Hay momentos en que el ser humano se acobarda y no quisiera levantarse jamás hasta cuando llegue su momento final.
Por Rafael Sarmiento Coley
Nunca escribo en primera persona. Hoy rompo esa regla. Primero para explicar que, cuando falleció mi hermano y compañero de tantas aventuras Rubén Darío Sarmiento, sentí que había perdido media parte de mi vida.
Esta semana quien se fue adelante en este inescrutable camino de la vida fue Andrés Salcedo Gonzáles. Fue un golpe tan duro que no pude levantarme para ir a darle el último adiós. Me sentí como ese bulto de carne y hueso tirado en la lona que no sabe distinguir dónde queda la salida para correr, aunque ya no tenga fuerzas.
Con Andrés nació la amistad siendo yo muy muchacho y él ya un jovenzuelo con un bigotico ralo que empezó a salirle a punta de yuca y queso en el internado de la Normal de Varones de Corozal, Sucre, en donde gracias a la complicidad de dos Narcisas (Turcios Seva, dueña de la tienda ubicada frente a la Normal; y Barrios de Buelvas, ecónoma de la Normal) tenía sobredosis alimentaria. De esa amistad con Andrés nació mi afición por la radio y la literatura.

Andrés llegó a Barranquilla como un turbión, en uno de esos momentos rutilantes de la radio barranquillera. Con talentos que eran requeridos por empresa radiales de Bogotá, Medellín, Caracas y hasta Nueva York.
En Cartagena había iniciado el boom uno que alternaba la radio con la música: Marcos Pérez Caicedo Nacido en Calamar, Bolívar, quien luego haría historia como uno de los mejores narradores de noticias, béisbol y boxeo; y el cartagenero Bob Toledo.
Buscando nuevos horizontes
En Barranquilla de inmediato se formó un tsunami conformado por Andrés Salcedo y ‘El Loco’ Colina, quienes revolucionaron la radio musical. La sacaron de las cabinas encerradas, enconchadas, y la sacaron a las calles dándole el micrófono a la gente.
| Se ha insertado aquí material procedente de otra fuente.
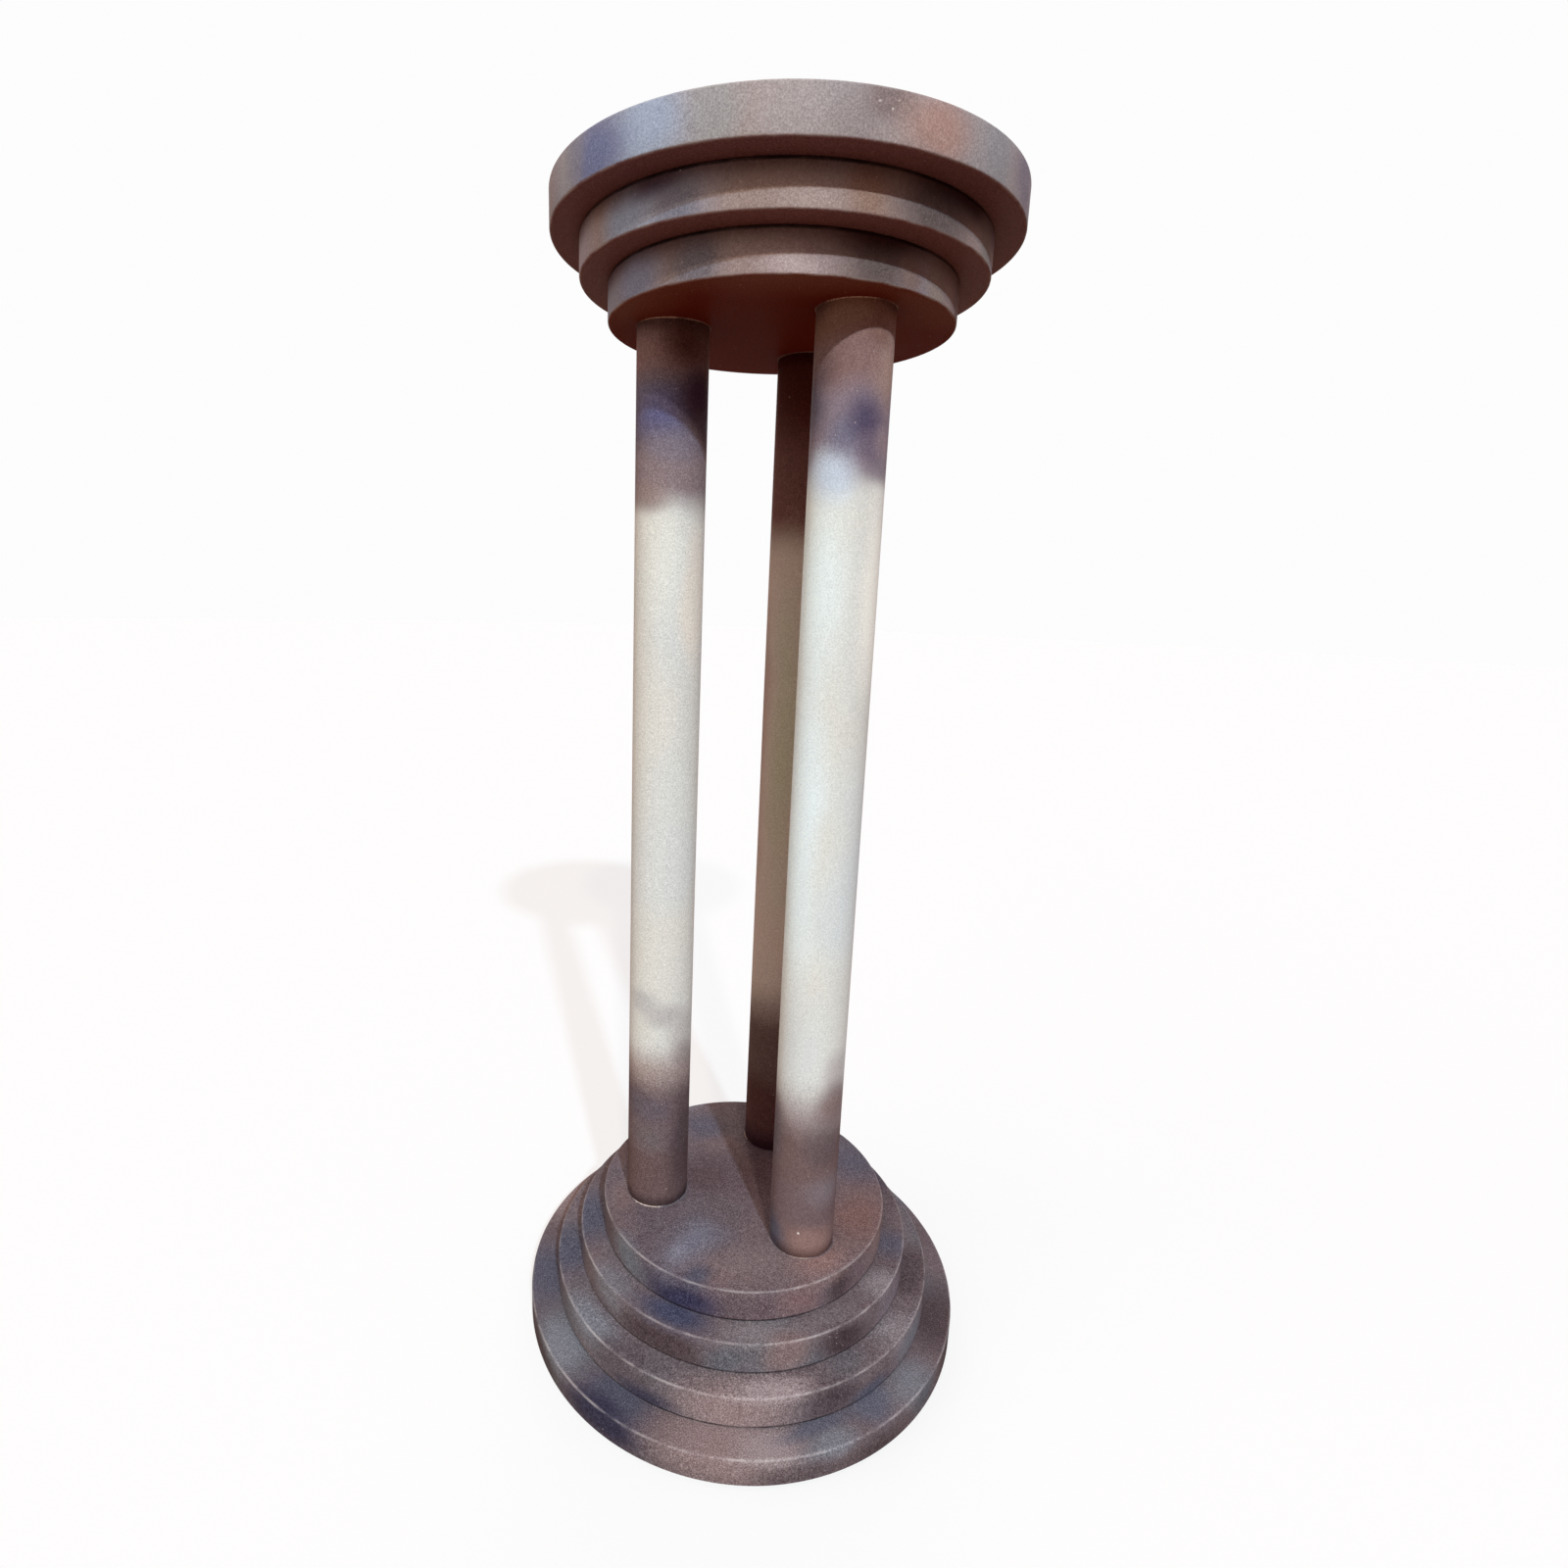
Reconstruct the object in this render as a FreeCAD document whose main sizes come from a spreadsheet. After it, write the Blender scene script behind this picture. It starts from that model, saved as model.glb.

Fue la primera vez que los oyentes pidieron la música que deseaban escuchar.
Fue tanto el éxito de dicha novedad, que a los pocos meses un oficial de la policía en Valledupar, después de ganarse una lotería y ‘otras cositas más’, montó una potente emisora denominada Radio Guatapurí (hoy propiedad de la familia Araújo Noguera) y se llevó a Andrés como estrella. Como todo aventurero, después de dejar la emisora en la máxima sintonía en compañía con el Loco Colina, Andrés fue contratado por una de las principales cadenas radiales nacionales.
Fue en ese momento cuando se inspiró -en la lejanía- para componerle a Valledupar los momentos gratos que vivió en aquella bella ciudad.
Fue muy poco el tiempo de Andrés en Bogotá. Su espíritu andariego siempre estaba buscando nuevos horizontes. Hasta cuando le salió un viaje a España a trabajar como corrector de primera del periódico vespertino, en donde en la práctica tenía que redactar los textos de nuevo. Hasta cuando vio un avisito -por allá perdido en las clasificados- que solicitaba traductores de español al alemán. Más no decían para qué entidad era.
En todo caso, como buen aventurero, Andrés se lanzó al agua sin salvavidas y sin saber nadar y terminó en Colonia, Alemania, en una estación radial local de la ya mundialmente famosa Deutsche Welle.
Cuál no sería mi alegría al recibir aquella que sería las primeras de las 20 cartas que intercambiamos durante el exitoso periplo de Andrés por Europa, en las principales transmisiones del fútbol mundial, las más acreditadas competencias ciclísticas y los primeros «Telenoticieros» que llegaban junto con los rollos de algunas películas como ‘El mundo al instante’.

Por esos días, en Brasil, cumplía sus últimos días en la Tierra el astro mundial del fútbol Heleno De Freitas, a quien Andrés tanto admiró y en quien se inspiró para dejar testimonio de su calidad literaria con la novela El día que el fútbol murió.

Cuando volvió a asentarse de manera definitiva en Barranquilla, en donde gerenció Telecaribe y siguió siendo la gran voz de muchos medios y proyectos, incluido el trabajo musical de la banda Pueblo Santo (candidato a los premios Grammy en el año 2020), Andrés aterrizó muy oportuna y certeramente en un buen aeropuerto: el amor y la ternura de Vilma Ortega, una intelectual y vivaz mujer que supo comprender su mirada oceánica. Con ella compartió sus últimos hermosos momentos, frente a la playa de Puerto Colombia, disfrutando una vida tranquila y sosegada.